In the latest scandal to hit the financial services industry, dealers shared confidential information about client orders and coordinated trades to make money from a foreign exchange benchmark used by asset managers and corporate treasurers to value their holdings. Dozens of traders have been fired or suspended. Dealers used code names to identify clients without naming them and created online chatrooms with pseudonyms such as “the players”, “the 3 musketeers” and “1 team, 1 dream” in which to swap information.

Those not involved were belittled and traders used obscene language to congratulate themselves on quick profits made from their scams. Britain’s Financial Conduct Authority (FCA) fined five lenders $1.77 billion, the biggest penalty in the history of the City of London, and the US Commodity Futures Trading Commission (CFTC) ordered them to pay a further $1.48 billion. “Today’s record fines mark the gravity of the failings we found and firms need to take responsibility for putting it right,” FCA chief executive Martin Wheatley said. Banks had to understand that responsibility for good business practice went beyond their compliance departments, which are tasked with ensuring internal and external rules are followed.

“They must make sure their traders do not game the system to boost profits or leave the ethics of their conduct to compliance to worry about,” said Wheatley. The US Office of the Comptroller of the Currency, which regulates banks, also fined the US lenders $950 million and was the only authority to penalise Bank of America. Switzerland’s regulator FINMA ordered UBS, the country’s biggest bank, to pay 134 million francs ($139 million) after it found serious misconduct in both foreign exchange and precious metals trading. It also capped bonuses for dealers in both units at twice their basic salary for two years. FINMA will appoint a third party to monitor the bank’s observance of its rules after discovering it had received whistleblower reports about alleged trader misconduct in 2010 but failed to investigate them properly.

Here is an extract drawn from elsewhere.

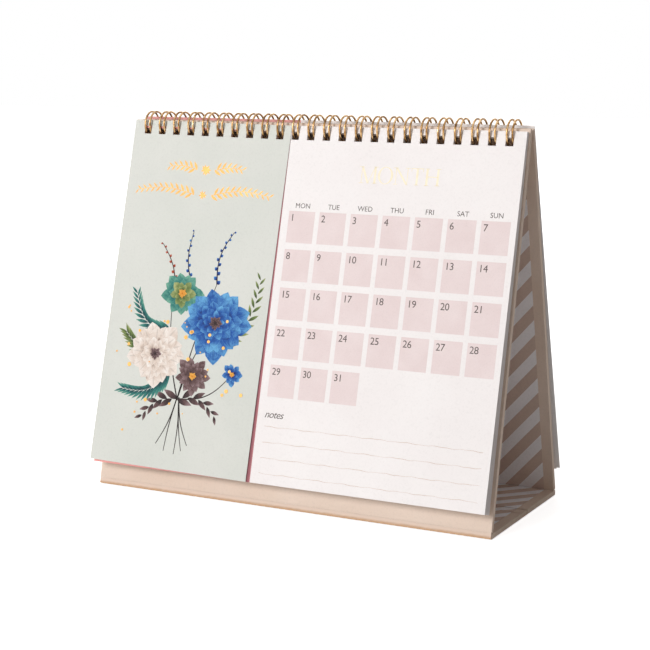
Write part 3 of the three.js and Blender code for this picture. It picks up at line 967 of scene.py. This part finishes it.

Despite Wednesday’s payout, which brings the total fine for benchmark manipulation to over $10 billion in two years, banks still face further penalties as the US Department of Justice, the Federal Reserve and New York’s financial regulator conclude their own investigations. US authorities have tended to be more aggressive than their European counterparts in punishing big banks for misconduct. “We made the judgment that while more information is always better, we didn’t believe that the picture would materially change even if we spent additional years continuing to investigate,” said Aitan Goelman, director of enforcement at the CFTC.